You will develop deep learning models that can learn the relationships between phenological events and EO time series representing the vegetation condition (e.g., NDVI and EVI) and climate, as well as other affecting parameters (e.g., Local Climate Zones - LCZ). You will explore the usage of recurrent neural network (RNN) and its variants, such as bidirectional recurrent neural network (BiRNN), bidirectional long short-term memory (BiLSTM), gated recurrent unit (GRU), and bidirectional gated recurrent unit (BiGRU). In another direction, you can investigate whether Transformers [1] architectures can outperform the RNN-based models in this context.
By estimating the timing of phenological events over large areas, you will contribute to a better understanding of (future) phenological changes and analyze the impact of climate change on plants.
Data
The following data sources will be used in this research
- MODIS vegetation indices
- Weather information
- LCZ data from WUDAPT
- Ground phenological observations
We have already prepared a dataset from the above sources that could be used for model calibration/training and testing.
Workflow
The workflow of the MSc thesis will be as follows.
- A literature review
- Dataset generation
- Model development, validation and tuning
- Evaluation
[1] Shen, L., and Wang, Y. (2022). TCCT: Tightly-coupled convolutional transformer on time series forecasting. Neurocomputing, 480, 131-145.
[2] Kladny, K.-R., Milanta, M., Mraz, O., Hufkens, K., and Stocker, B. D. (2022). Deep learning for satellite image forecasting of vegetation greenness.
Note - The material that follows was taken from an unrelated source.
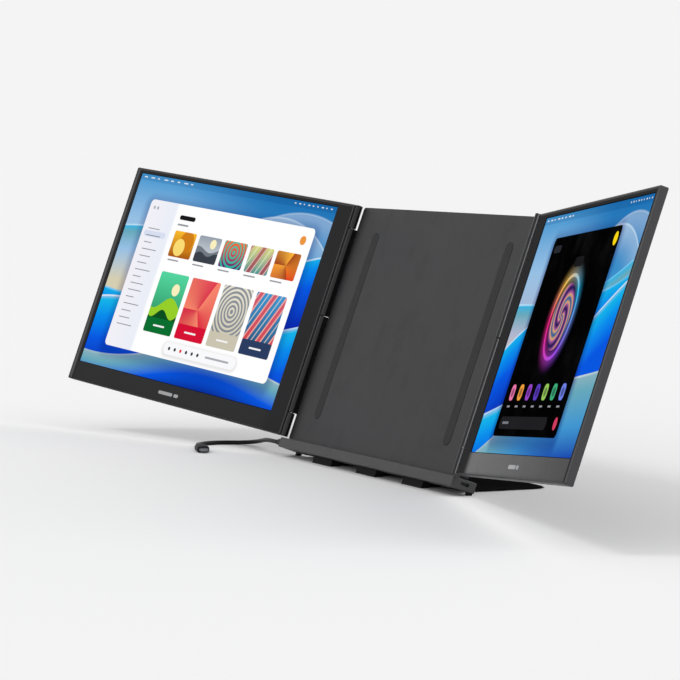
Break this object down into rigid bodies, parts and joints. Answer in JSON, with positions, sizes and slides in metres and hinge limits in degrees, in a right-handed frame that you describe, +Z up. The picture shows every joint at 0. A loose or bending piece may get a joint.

Cold Spring Harbor Laboratory. Retrieved from https://dx.doi.org/10.1101/2022.08.16.504173
[3] Tian, F., Cai, Z., Jin, H., Hufkens, K., Scheifinger, H., Tagesson, T., Smets, B., Van Hoolst, R., Bonte, K., Ivits, E., Tong, X., Ardö, J., and Eklundh, L. (2021). Calibrating vegetation phenology from Sentinel-2 using eddy covariance, PhenoCam, and PEP725 networks across Europe. Remote Sensing of Environment, 260, 112456.
[4] Bakayov, V., Goncalves, R., Zurita-Milla, R., and Izquierdo-Verdiguier, E. A Spark-Based Platform to Extract Phenological Information from Satellite Images.